In `@app/services/events_preloader.rb`:
- Around line 37-49: When distributing events in the all_events loop, avoid
appending the same event twice when event.source_doi == event.target_doi by
checking for equality before pushing to the same DOI's preloaded_events: look up
source_doi_obj and target_doi_obj from `@doi_map` (used in the current loop), and
if they refer to the same object, append the event only once (otherwise append
to each if present); adjust the logic around source_doi_obj.preloaded_events <<
event and target_doi_obj.preloaded_events << event to perform this dedupe during
distribution (or add a single guard to skip the second append when source and
target DOIs match).

🧹 Nitpick comments (7)

app/models/concerns/preloaded_event_relation.rb (2)
69-71: inject override doesn't support the symbol form.

Ruby's Enumerable#inject supports both inject(:+) (symbol) and inject(0) { |sum, x| sum + x } (block) forms. This override only passes initial and &block to Array#inject, so calling relation.inject(:+) would pass :+ as initial with a nil block, raising a TypeError.

Currently, inject is only called on the result of pluck (which returns a plain Array), so this isn't actively broken. But it's a latent trap if the API surface grows.
♻️ Suggested fix
-  def inject(initial = nil, &block)
-    `@events.inject`(initial, &block)
+  def inject(*args, &block)
+    `@events.inject`(*args, &block)
   end
94-96: Remove to_ary — it contradicts the design and is never used.

The to_ary method is never called explicitly in the codebase and no tests cover it. Since wrapper-preserving methods like select, compact, and uniq return new PreloadedEventRelation instances, having to_ary (which enables implicit unwrapping via array concatenation, splat, or Array() calls) contradicts the design intent. Keep only to_a for explicit conversion.
app/services/events_preloader.rb (1)

51-54: Redundant initialization — already handled in initialize.

Line 15 in initialize already sets doi.preloaded_events ||= [] for every DOI. This block on lines 52-54 is a no-op unless a DOI's preloaded_events was somehow set to nil after initialization, which shouldn't happen in normal flow.
spec/models/preloaded_event_relation_spec.rb (2)
65-71: sort_by test doesn't verify actual reordering.

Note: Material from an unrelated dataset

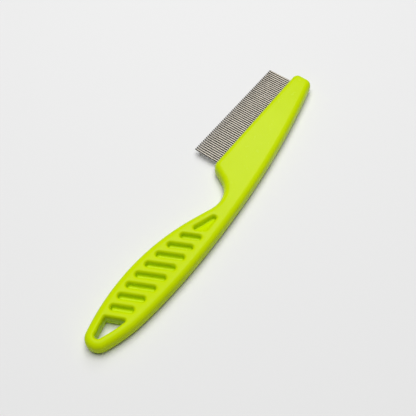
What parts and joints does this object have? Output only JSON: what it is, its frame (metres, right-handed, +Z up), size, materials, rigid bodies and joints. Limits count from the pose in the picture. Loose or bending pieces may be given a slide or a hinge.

The events are already in ascending total order ([10, 20, 30]), so sort_by(&:total) produces the same order as the input. This test passes trivially without proving that sorting actually works. Consider sorting in reverse or using a differently-ordered input.
🔧 Suggested improvement
   describe "#sort_by" do
-    it "sorts events" do
-      result = relation.sort_by(&:total)
+    it "sorts events by attribute" do
+      reversed = PreloadedEventRelation.new([event3, event1, event2])
+      result = reversed.sort_by(&:total)
       expect(result).to be_a(PreloadedEventRelation)
       expect(result.to_a.map(&:total)).to eq([10, 20, 30])
     end
   end
133-145: Consider testing first/last/count on an empty relation too.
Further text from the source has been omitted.